╭─ MATERIAL
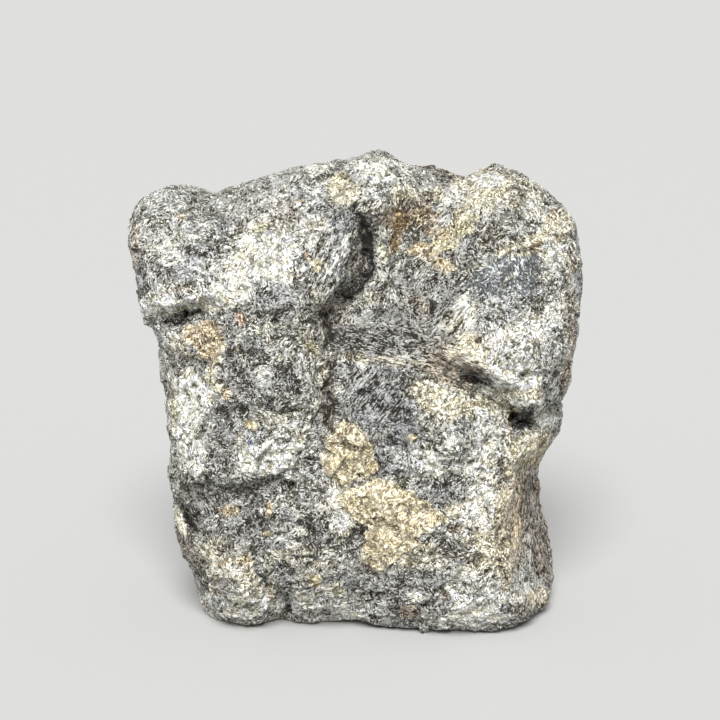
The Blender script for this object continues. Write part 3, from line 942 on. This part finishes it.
def refine_towards_camera(skin):
    """Splits the faces of the skin that the camera sees, but not those at the foot."""
    shape = bmesh.new()
    shape.from_mesh(skin)
    eye = camera_place()
    fine_edges = set()
    for face in shape.faces:
        middle = face.calc_center_median()
        if face.normal.dot((eye - middle).normalized()) > FINE_FACING and middle.z > FINE_ABOVE:
            fine_edges.update(face.edges)
    bmesh.ops.subdivide_edges(shape, edges=list(fine_edges), cuts=1, use_grid_fill=True, smooth=0.0)
    bmesh.ops.triangulate(shape, faces=[face for face in shape.faces if len(face.verts) > 4])
    shape.to_mesh(skin)
    shape.free()


def press_relief(skin, settings):
    """Gives the skin its broken surface: chips, fibres, plates, cracks, veins and pits."""
    noise.seed_set(CHIP_SEED)
    skin.place_points(relaxed(skin.points, skin.edges, settings.smoothing))
    points = skin.points

    smoothness = skin.smoothness()
    heights = chips(points, BROAD_CHIPS)
    fine = chips(points, FINE_CHIPS)
    for _, x, z, wide, tall, turn, way, relief in FIBRES:
        far = ellipse(skin.x, skin.z, x, z, wide, tall, turn)
        weight = skin.seen * ramp(far, *FIBRE_RELIEF_EDGE)
        chosen = weight > 0.0
        long_chips = relief * chips(drawn_out(points[chosen], way, CHIP_STRETCH), FIBRE_CHIPS)
        heights[chosen] += weight[chosen] * (long_chips - LOST_UNDER_FIBRES * heights[chosen])
        fine[chosen] *= 1.0 - weight[chosen]
    heights += fine + waves(points, ROUGHNESS_WAVES)
    heights *= settings.chip_relief * (1.0 - LOST_ON_CLEAVAGE_FACE * smoothness)
    heights *= UNSEEN_RELIEF + (1.0 - UNSEEN_RELIEF) * skin.seen

    ragged_x, ragged_z = skin.ragged_place()
    for _, rise, outline in PLATES.values():
        depth_in = inside(ragged_x, ragged_z, outline)
        heights += skin.seen * settings.plate_rise * rise * ramp(depth_in, *PLATE_EDGE)
    for _, width, depth, _, course in CRACKS:
        away, _ = to_course(ragged_x, ragged_z, course)
        heights -= skin.seen * depth * ramp(away / width, *CRACK_EDGE)
    for _, _, width, rise, _, course in VEINS:
        away, _ = to_course(ragged_x, ragged_z, course)
        heights += skin.seen * rise * ramp(away / width, *VEIN_EDGE)

    pits = ramp(field(points, PIT_SIZE, PIT_SEED), *PIT_EDGE)
    heights -= PIT_DEPTH * pits * (1.0 - smoothness)
    skin.lift(heights)


def wild_minerals(points):
    """The mineral of every place before the patches of the face are painted: colour and contrast."""
    bends = [field(points, WILD_BEND_SIZE, seed) for seed in WILD_BEND_SEEDS]
    bent = points + WILD_BEND * np.stack(bends, axis=1)
    shares = np.cumsum([share for _, share in WILD_FINISHES])
    table = np.array([(*FINISHES[name][0], FINISHES[name][1]) for name, _ in WILD_FINISHES])
    minerals = np.zeros((len(points), 4))
    for size, seed, weight in WILD_GRAINS:
        middles = [noise.voronoi(Vector(place))[1][0] for place in bent / size + seed]
        draws = np.array([noise.cell(middle * GRAIN_SHUFFLE) for middle in middles]) * 0.5 + 0.5
        minerals += weight * table[np.searchsorted(shares, np.clip(draws, 0.0, 0.999) * shares[-1])]
    return minerals


def blend_in(minerals, finish, weight):
    colour, contrast, _ = FINISHES[finish]
    minerals += weight[:, None] * (np.array([*colour, contrast]) - minerals)


def paint_skin(skin):
    """Colour and contrast of every point: lays each mineral on the skin, then shades what lies deep."""
    minerals = relaxed(wild_minerals(skin.points), skin.edges, 1)
    blend_in(minerals, "grey", FACE_GREY * skin.seen)
    ragged_x, ragged_z = skin.ragged_place()
    shake_x, shake_z = [waves(skin.points, layers) for layers in PATCH_SHAKES]
    broken = waves(skin.points, BREAKING_WAVES)
    for _, finish, x, z, wide, tall, turn, strength in PATCHES:
        half_edge = FINISHES[finish][2] / 2
        shake = min(1.0, SHAKE_PER_SIZE * min(wide, tall))
        far = ellipse(skin.x + shake * shake_x, skin.z + shake * shake_z, x, z, wide, tall, turn)
        near = ramp(far - PATCH_BREAKING * broken, 1.0 + half_edge, 1.0 - half_edge)
        blend_in(minerals, finish, skin.seen * strength * near)
    for finish, _, outline in PLATES.values():
        depth_in = inside(ragged_x, ragged_z, outline)
        blend_in(minerals, finish, skin.seen * PLATE_COVER * ramp(depth_in, *PLATE_EDGE))
    for _, width, _, darkness, course in CRACKS:
        away, _ = to_course(ragged_x, ragged_z, course)
        near = ramp(away / (CRACK_SOOT_WIDTH * width) - broken, *CRACK_SOOT_EDGE)
        blend_in(minerals, "soot", skin.seen * darkness * near)
    for _, finish, width, _, strength, course in VEINS:
        away, _ = to_course(ragged_x, ragged_z, course)
        near = ramp(away / width - VEIN_BREAKING * broken, *VEIN_PAINT_EDGE)
        blend_in(minerals, finish, skin.seen * strength * near)

    shade = np.zeros(len(skin.points))
    for rounds, full_depth in HOLLOWS:
        raised = skin.points - relaxed(skin.points, skin.edges, rounds)
        shade += np.clip(np.einsum("ij,ij->i", raised, skin.normals) / full_depth, -1.0, 1.0)
    minerals[:, :3] *= np.exp(np.outer(np.clip(shade, DEEPEST, PROUDEST), FADING))
    minerals[:, :3] = np.clip(minerals[:, :3], *COLOUR_RANGE)
    return minerals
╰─
GIVEN EXERCISE ▸
Return all the data above once more, precisely as given.

ANSWER TO THE EXERCISE ▸
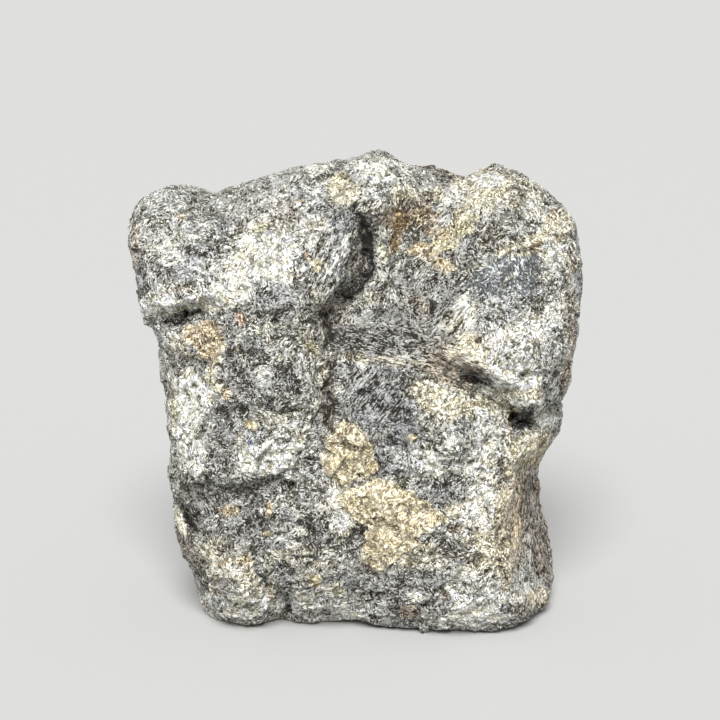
The Blender script for this object continues. Write part 3, from line 942 on. This part finishes it.
def refine_towards_camera(skin):
    """Splits the faces of the skin that the camera sees, but not those at the foot."""
    shape = bmesh.new()
    shape.from_mesh(skin)
    eye = camera_place()
    fine_edges = set()
    for face in shape.faces:
        middle = face.calc_center_median()
        if face.normal.dot((eye - middle).normalized()) > FINE_FACING and middle.z > FINE_ABOVE:
            fine_edges.update(face.edges)
    bmesh.ops.subdivide_edges(shape, edges=list(fine_edges), cuts=1, use_grid_fill=True, smooth=0.0)
    bmesh.ops.triangulate(shape, faces=[face for face in shape.faces if len(face.verts) > 4])
    shape.to_mesh(skin)
    shape.free()


def press_relief(skin, settings):
    """Gives the skin its broken surface: chips, fibres, plates, cracks, veins and pits."""
    noise.seed_set(CHIP_SEED)
    skin.place_points(relaxed(skin.points, skin.edges, settings.smoothing))
    points = skin.points

    smoothness = skin.smoothness()
    heights = chips(points, BROAD_CHIPS)
    fine = chips(points, FINE_CHIPS)
    for _, x, z, wide, tall, turn, way, relief in FIBRES:
        far = ellipse(skin.x, skin.z, x, z, wide, tall, turn)
        weight = skin.seen * ramp(far, *FIBRE_RELIEF_EDGE)
        chosen = weight > 0.0
        long_chips = relief * chips(drawn_out(points[chosen], way, CHIP_STRETCH), FIBRE_CHIPS)
        heights[chosen] += weight[chosen] * (long_chips - LOST_UNDER_FIBRES * heights[chosen])
        fine[chosen] *= 1.0 - weight[chosen]
    heights += fine + waves(points, ROUGHNESS_WAVES)
    heights *= settings.chip_relief * (1.0 - LOST_ON_CLEAVAGE_FACE * smoothness)
    heights *= UNSEEN_RELIEF + (1.0 - UNSEEN_RELIEF) * skin.seen

    ragged_x, ragged_z = skin.ragged_place()
    for _, rise, outline in PLATES.values():
        depth_in = inside(ragged_x, ragged_z, outline)
        heights += skin.seen * settings.plate_rise * rise * ramp(depth_in, *PLATE_EDGE)
    for _, width, depth, _, course in CRACKS:
        away, _ = to_course(ragged_x, ragged_z, course)
        heights -= skin.seen * depth * ramp(away / width, *CRACK_EDGE)
    for _, _, width, rise, _, course in VEINS:
        away, _ = to_course(ragged_x, ragged_z, course)
        heights += skin.seen * rise * ramp(away / width, *VEIN_EDGE)

    pits = ramp(field(points, PIT_SIZE, PIT_SEED), *PIT_EDGE)
    heights -= PIT_DEPTH * pits * (1.0 - smoothness)
    skin.lift(heights)


def wild_minerals(points):
    """The mineral of every place before the patches of the face are painted: colour and contrast."""
    bends = [field(points, WILD_BEND_SIZE, seed) for seed in WILD_BEND_SEEDS]
    bent = points + WILD_BEND * np.stack(bends, axis=1)
    shares = np.cumsum([share for _, share in WILD_FINISHES])
    table = np.array([(*FINISHES[name][0], FINISHES[name][1]) for name, _ in WILD_FINISHES])
    minerals = np.zeros((len(points), 4))
    for size, seed, weight in WILD_GRAINS:
        middles = [noise.voronoi(Vector(place))[1][0] for place in bent / size + seed]
        draws = np.array([noise.cell(middle * GRAIN_SHUFFLE) for middle in middles]) * 0.5 + 0.5
        minerals += weight * table[np.searchsorted(shares, np.clip(draws, 0.0, 0.999) * shares[-1])]
    return minerals


def blend_in(minerals, finish, weight):
    colour, contrast, _ = FINISHES[finish]
    minerals += weight[:, None] * (np.array([*colour, contrast]) - minerals)


def paint_skin(skin):
    """Colour and contrast of every point: lays each mineral on the skin, then shades what lies deep."""
    minerals = relaxed(wild_minerals(skin.points), skin.edges, 1)
    blend_in(minerals, "grey", FACE_GREY * skin.seen)
    ragged_x, ragged_z = skin.ragged_place()
    shake_x, shake_z = [waves(skin.points, layers) for layers in PATCH_SHAKES]
    broken = waves(skin.points, BREAKING_WAVES)
    for _, finish, x, z, wide, tall, turn, strength in PATCHES:
        half_edge = FINISHES[finish][2] / 2
        shake = min(1.0, SHAKE_PER_SIZE * min(wide, tall))
        far = ellipse(skin.x + shake * shake_x, skin.z + shake * shake_z, x, z, wide, tall, turn)
        near = ramp(far - PATCH_BREAKING * broken, 1.0 + half_edge, 1.0 - half_edge)
        blend_in(minerals, finish, skin.seen * strength * near)
    for finish, _, outline in PLATES.values():
        depth_in = inside(ragged_x, ragged_z, outline)
        blend_in(minerals, finish, skin.seen * PLATE_COVER * ramp(depth_in, *PLATE_EDGE))
    for _, width, _, darkness, course in CRACKS:
        away, _ = to_course(ragged_x, ragged_z, course)
        near = ramp(away / (CRACK_SOOT_WIDTH * width) - broken, *CRACK_SOOT_EDGE)
        blend_in(minerals, "soot", skin.seen * darkness * near)
    for _, finish, width, _, strength, course in VEINS:
        away, _ = to_course(ragged_x, ragged_z, course)
        near = ramp(away / width - VEIN_BREAKING * broken, *VEIN_PAINT_EDGE)
        blend_in(minerals, finish, skin.seen * strength * near)

    shade = np.zeros(len(skin.points))
    for rounds, full_depth in HOLLOWS:
        raised = skin.points - relaxed(skin.points, skin.edges, rounds)
        shade += np.clip(np.einsum("ij,ij->i", raised, skin.normals) / full_depth, -1.0, 1.0)
    minerals[:, :3] *= np.exp(np.outer(np.clip(shade, DEEPEST, PROUDEST), FADING))
    minerals[:, :3] = np.clip(minerals[:, :3], *COLOUR_RANGE)
    return minerals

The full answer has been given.